Mumbai at the birth of the British Raj
By CONYBEARE, Henry , 1855

Map of the Fort of Bombay. Completed to 1855.

Asia India
  • 作者: CONYBEARE, Henry
  • 出版地: London
  • 出版商: Vacher & Sons, Stationers, 29 Parliament St.
  • 发布日期: 1855
  • 物理描述: Engraved map with original hand-colour, dissected into 24 sections and laid on linen, in original cloth slipcase with gilt lettering.
  • 库存参考: 18618

笔记

After the English East India Company moved its headquarters from Surat to Bombay in 1687, the city underwent major and rapid development. The first priority for the British was to defend their territory, and so a fortified wall was constructed, spanning 50 metres and equipped with 20 cannons. Between 1715 and 1722, the fort was greatly expanded, and the area within it thenceforth constituted the main city, surrounded by numerous but much less significant villages. In 1769, an extension named Fort George in honour of King George III, was added to the wall, with twelve bastions mounted with guns.

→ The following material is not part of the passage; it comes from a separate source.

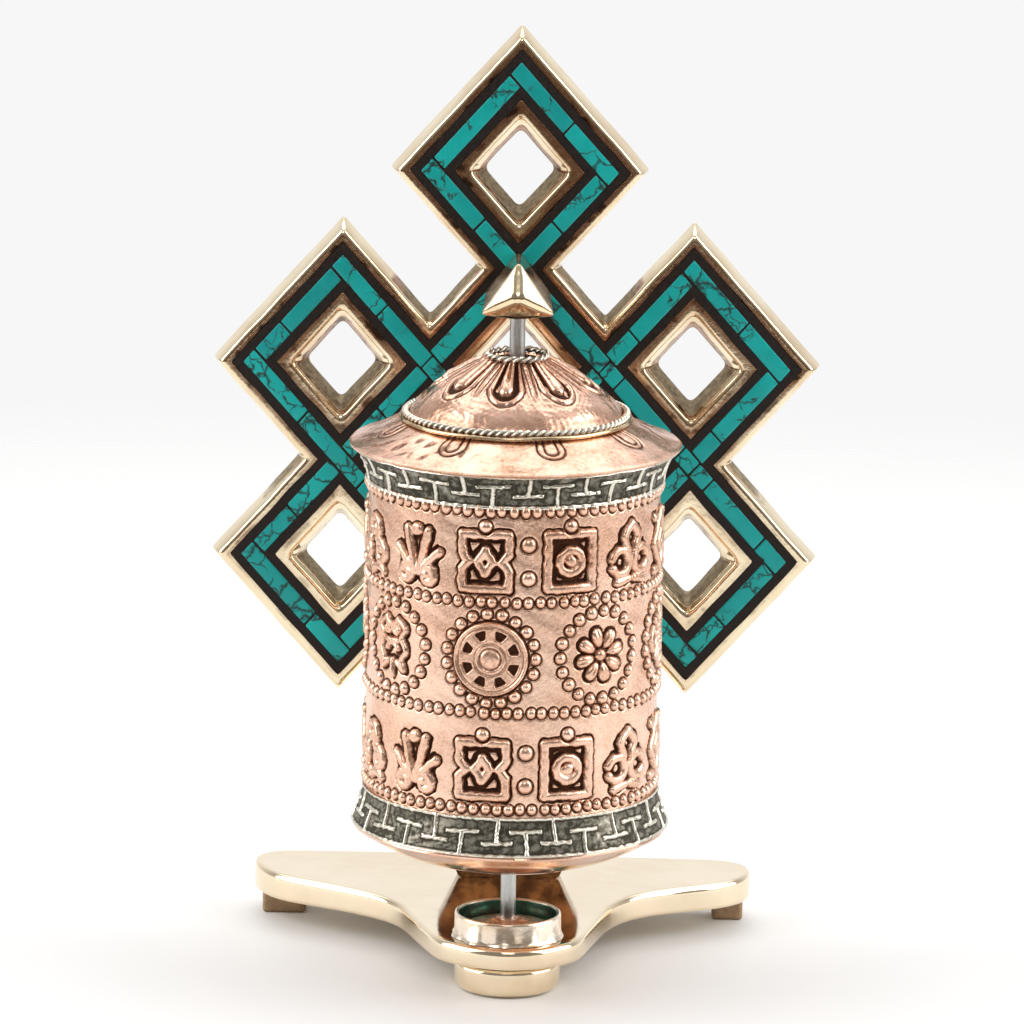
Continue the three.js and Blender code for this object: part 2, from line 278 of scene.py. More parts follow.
COPPER = worked_metal("copper", (0.95, 0.65, 0.50, 1), (0.70, 0.37, 0.22, 1), (0.075, 0.030, 0.017, 1),
                      rough=0.25, grain=1400.0, bumps=0.00008, stain=0.6, spots=0.25)
# a darker copy of the copper for the lid: partly its browner tarnish, partly a painted reflection of the dark
# surroundings in front of and above the cone and brim
LID_COPPER_PAINTED_DARK = worked_metal("lid_copper_painted_dark", (0.90, 0.58, 0.44, 1), (0.50, 0.25, 0.15, 1),
                          (0.060, 0.026, 0.016, 1), rough=0.2, rough_dark=0.55, grain=1100.0,
                          bumps=0.00008, stain=0.9, spots=0.3)
COPPER_SHEET = plain_metal("copper_sheet", (0.92, 0.62, 0.48, 1), (0.72, 0.38, 0.23, 1), 0.14, 500.0)
WHITE_METAL = worked_metal("white_metal", (0.84, 0.80, 0.70, 1), (0.58, 0.52, 0.41, 1),
                           (0.064, 0.058, 0.043, 1), rough=0.26)
BRASS = worked_metal("brass", (0.90, 0.75, 0.50, 1), (0.52, 0.31, 0.15, 1), (0.05, 0.022, 0.008, 1),
                     rough=0.12, rough_dark=0.5, grain=500.0)
BRASS_PLATE = plain_metal("brass_plate", (0.93, 0.80, 0.60, 1), (0.84, 0.68, 0.47, 1), 0.09, 200.0)
ROUGH_BRASS = plain_metal("rough_brass", (0.42, 0.29, 0.18, 1), (0.26, 0.16, 0.09, 1), 0.55, 700.0, 0.0002)
STEEL = plain_metal("steel", (0.62, 0.62, 0.60, 1), (0.40, 0.39, 0.37, 1), 0.32, 500.0, 0.00008,
                    (3.0, 3.0, 0.25))


def panel_brass():
    """Polished brass, browner beside the lac and towards the top; the browning towards the top is a painted
    reflection, and the plinth's dark tone is partly painted shade. The mesh's `patina` is about 0.3 beside
    the lac and 1 on the walls left rough and grey as they were cast."""
    s = Shader("panel_brass")
    skin = s.attribute("patina")
    height = s.node("SeparateXYZ", 2, i0=s.place())
    broad = s.noise(60, 4, 0.6)
    speck = s.noise(900, 4, 0.6)
    patches = s.noise(220, 4, 0.65)
    # painted reflection: `upper` grows towards the top of the panel, and the browning, blush and stains grow
    # with it, standing in for the darker reflection that the upper panel takes
    upper = s.span(s.math("ADD", height, s.span(broad, 0.3, 0.7, -0.025, 0.025)), 0.075, 0.125)
    beside = s.span(s.math("ADD", skin, s.span(patches, 0.3, 0.7, -0.07, 0.07)), 0.06, 0.2)
    browning_and_painted_reflection = s.math("MULTIPLY", beside, s.span(upper, 0.0, 1.0, 0.12, 0.95))
    blush = s.math("MULTIPLY", s.span(broad, 0.4, 0.62), s.span(upper, 0.0, 1.0, 0.25, 0.6))
    polished = s.mix(blush, (0.91, 0.78, 0.55, 1), (0.66, 0.44, 0.25, 1))
    polished = s.mix(browning_and_painted_reflection, polished, (0.34, 0.165, 0.085, 1))
    # dark stains beside the lac: partly real stains, partly painted reflection, as they grow towards the top
    stain = s.math("MULTIPLY", beside, s.span(upper, 0.0, 1.0, 0.3, 0.95))
    stain = s.math("MULTIPLY", s.span(patches, 0.52, 0.62), stain)
    polished = s.mix(stain, polished, (0.06, 0.032, 0.02, 1))
    below = s.span(height, 0.030, 0.024)  # the plinth, behind the drum's foot, was never polished; its dark tone is also painted shade from the drum's bottom cap above it
    unpolished_and_painted_shade = s.mix(s.span(patches, 0.4, 0.6), (0.10, 0.055, 0.03, 1), (0.32, 0.18, 0.08, 1))
    polished = s.mix(below, polished, unpolished_and_painted_shade)
    cast = s.mix(s.span(speck, 0.35, 0.65), (0.20, 0.15, 0.09, 1), (0.40, 0.33, 0.22, 1))
    edge = s.span(s.math("ADD", skin, s.span(speck, 0.3, 0.7, -0.1, 0.1)), 0.42, 0.72)
    roughness = s.math("ADD", s.span(speck, 0.3, 0.7, 0.09, 0.16), s.math("MULTIPLY", edge, 0.42))
    roughness = s.math("ADD", roughness, s.math("MULTIPLY", browning_and_painted_reflection, 0.14))
    grain = s.math("MULTIPLY", speck, s.span(edge, 0.0, 1.0, 0.15, 1.0))
    return s.finish(Base_Color=s.mix(edge, polished, cast), Metallic=1.0, Roughness=roughness,
                    Normal=s.bump(grain, 0.00025, 0.8))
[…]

By the mid-eighteenth century, Bombay had flourished into a major trading hub, and the British consequently launched large-scale engineering projects to merge its seven islands into one navigable city, using land reclamation to form a single landmass. The project took many decades, but by the mid-nineteenth century it was complete, and in 1853, India’s first passenger railway line was established, linking Bombay to the neighbouring town of Thana. The increased migration this brought to the city meant a necessary expansion of the urban layout, and the fort walls were demolished during the 1860s, although parts of the fortifications remain.

The present plan shows the Fort area of Bombay in 1855, with street names, principal buildings, railways, and dockyard installations all in evidence. At the centre of the city, administrative buildings (“Town Hall”, “Secretariat”, “Military Offices”) stand alongside parks and green spaces (“Bombay Green”). Various bastions and bulwarks of the Fort are labelled by name. The railway terminus active from 1853 is shown on the right-hand side of the plan, next to the “Sepoy Lines”, the barracks of the native Indian soldiers.

Extremely rare. We have been able to trace only one copy, held at the Universities of Oxford Libraries. Only around 250 copies were printed, to be supplied to Government departments and sold to the public.